In September 2025, Masemola suspended his deputy, Shadrack Sibiya, over allegations by Kwazulu Natal Police Commissioner Lt-Gen, Nhlanhla Mkhwanazi, that Sibiya tried to disband the task team investigating political assassinations in the province. Masemola also appeared in front of Madlanga Commission to give evidence into the allegations that the police were working with and protecting criminals. He accused suspended Police Minister Senzo Mchunu of exceeding his constitutional mandate by ordering the immediate disbandment of the Political Killings Task Team in 2024.

In April 2026, suspended Mpumalanga Police Commissioner Daphney Manamela hosted a media briefing in Mbombela and accused football administrator and businessman Bobby Motaung of giving a bribe totaling 5 million rand to Masemola. This was for the murder case of Jimmy Mohlala, who blew the whistle on the construction of the Mbombela Stadium, where Motaung had interests.

===Medicare24 Tender Scandal===
In April 2024, a  million contract was awarded to Vusimuzi Matlala's Medicare24 company to provide medical services within the Tshwane District. The contract was cancelled by Masemola in May 2025 after an audit report found irregularities.

In November 2025, Brown Mogotsi testified at the Madlanga Commission that Masemola allegedly received R7 million rand from Vusimuzi Matlala after he got the police tender worth R360 million rand. In March 2026, Masemola was served with a warrant to appear on April 21, 2026 for his role in the awarding and approving of the tender. Masemola appeared in the Pretoria Magistrate's Court on April 21, 2026, facing four charges under the Public Finance Management Act. Twelve police officials, three company directors, and Matlala were also charged with fraud, corruption, and money laundering related to the procurement of the police healthcare contract.
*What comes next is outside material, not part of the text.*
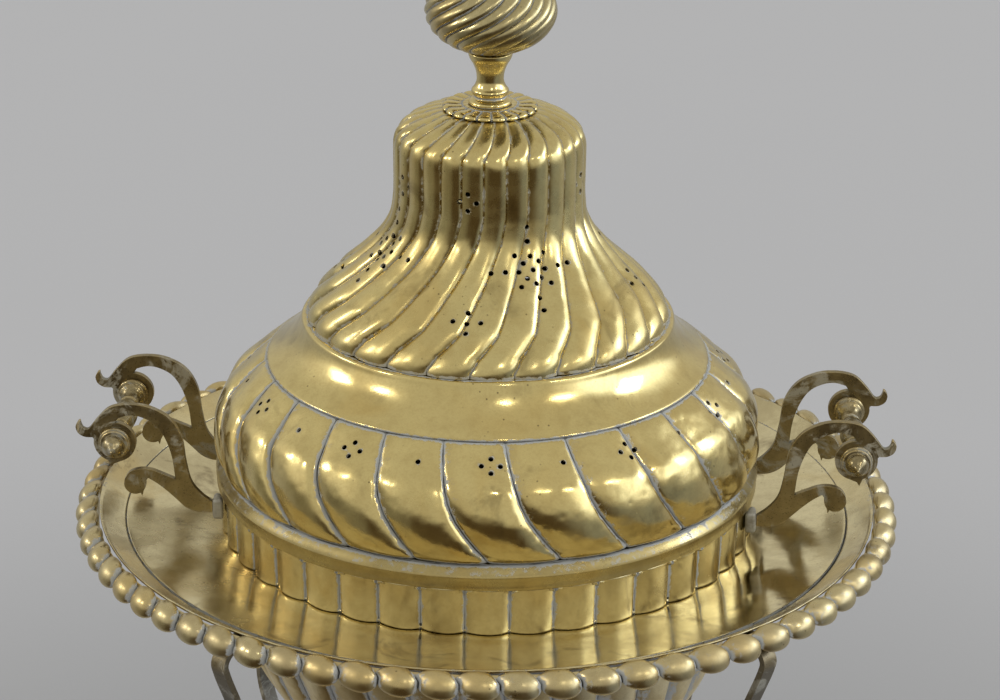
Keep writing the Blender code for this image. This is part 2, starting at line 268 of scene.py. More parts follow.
class Net:
    """Short names for the shader nodes a material is wired from."""

    def __init__(self, name):
        self.material = bpy.data.materials.new(name)
        self.material.use_nodes = True
        self.tree = self.material.node_tree
        self.shader = self.tree.nodes["Principled BSDF"]
        self.place = self.tree.nodes.new("ShaderNodeTexCoord").outputs["Object"]

    def node(self, kind, **inputs):
        made = self.tree.nodes.new(kind)
        for key, value in inputs.items():
            self.feed(made.inputs[int(key[1:]) if key[1:].isdigit() else key.replace("_", " ")], value)
        return made

    def feed(self, socket, value):
        """Link a socket to another node, or give it a constant."""
        if isinstance(value, bpy.types.NodeSocket):
            self.tree.links.new(value, socket)
        else:
            socket.default_value = value

    def stretched(self, scale, turn):
        return self.node("ShaderNodeMapping", Vector=self.place, Scale=scale, Rotation=turn).outputs[0]

    def noise(self, scale, detail=4.0, rough=0.55, where=None, warp=0.0):
        made = self.node("ShaderNodeTexNoise", Vector=where or self.place, Scale=scale, Detail=detail,
                         Roughness=rough, Distortion=warp)
        return made.outputs["Factor"] if "Factor" in made.outputs else made.outputs["Fac"]

    def cells(self, scale, feature="F1"):
        made = self.node("ShaderNodeTexVoronoi", Vector=self.place, Scale=scale)
        made.feature = feature
        return made.outputs["Distance"]

    def spread(self, value, low, high, to_low=0.0, to_high=1.0):
        made = self.node("ShaderNodeMapRange", Value=value)
        made.interpolation_type = "SMOOTHSTEP"
        for socket, number in zip(made.inputs[1:5], (low, high, to_low, to_high)):
            socket.default_value = number
        return made.outputs["Result"]

    def sum(self, kind, a, b):
        made = self.node("ShaderNodeMath", _0=a, _1=b)
        made.operation = kind
        return made.outputs[0]

    def blend(self, factor, a, b):
        made = self.tree.nodes.new("ShaderNodeMix")
        made.data_type = "RGBA"
        for socket, value in ((made.inputs[0], factor), (made.inputs[6], a), (made.inputs[7], b)):
            self.feed(socket, (*value, 1.0) if isinstance(value, tuple) else value)
        return made.outputs[2]

    def groove(self):
        made = self.tree.nodes.new("ShaderNodeAttribute")
        made.attribute_name = "groove"
        return made.outputs["Fac"]

    def bump(self, height, distance, strength=1.0, onto=None):
        made = self.node("ShaderNodeBump", Height=height, Distance=distance, Strength=strength)
        if onto:
            self.tree.links.new(onto, made.inputs["Normal"])
        return made.outputs["Normal"]

    def wire(self, **sockets):
        for key, value in sockets.items():
            self.feed(self.shader.inputs[key.replace("_", " ")], value)
        return self.material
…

Masemola did not enter a plea and the case was postponed to May 13, 2026, when all co-accused are scheduled to appear together in court. Masemola has denied the allegations.

===Suspension===
On April 23, 2026, President Cyril Ramaphosa placed Masemola on precautionary suspension, making him the fourth permanent head of the South African Police Service to be removed or suspended before completing a term in office. Lieutenant-General Puleng Dimpane, currently the CFO for the SAPS, was appointed as acting national police commissioner.

In his address, Ramaphosa stated: "In consideration of the seriousness of these charges and the critical role that the national commissioner of police plays in leading the fight against crime, I have agreed with Gen Masemola that he be on precautionary suspension pending the conclusion of the case."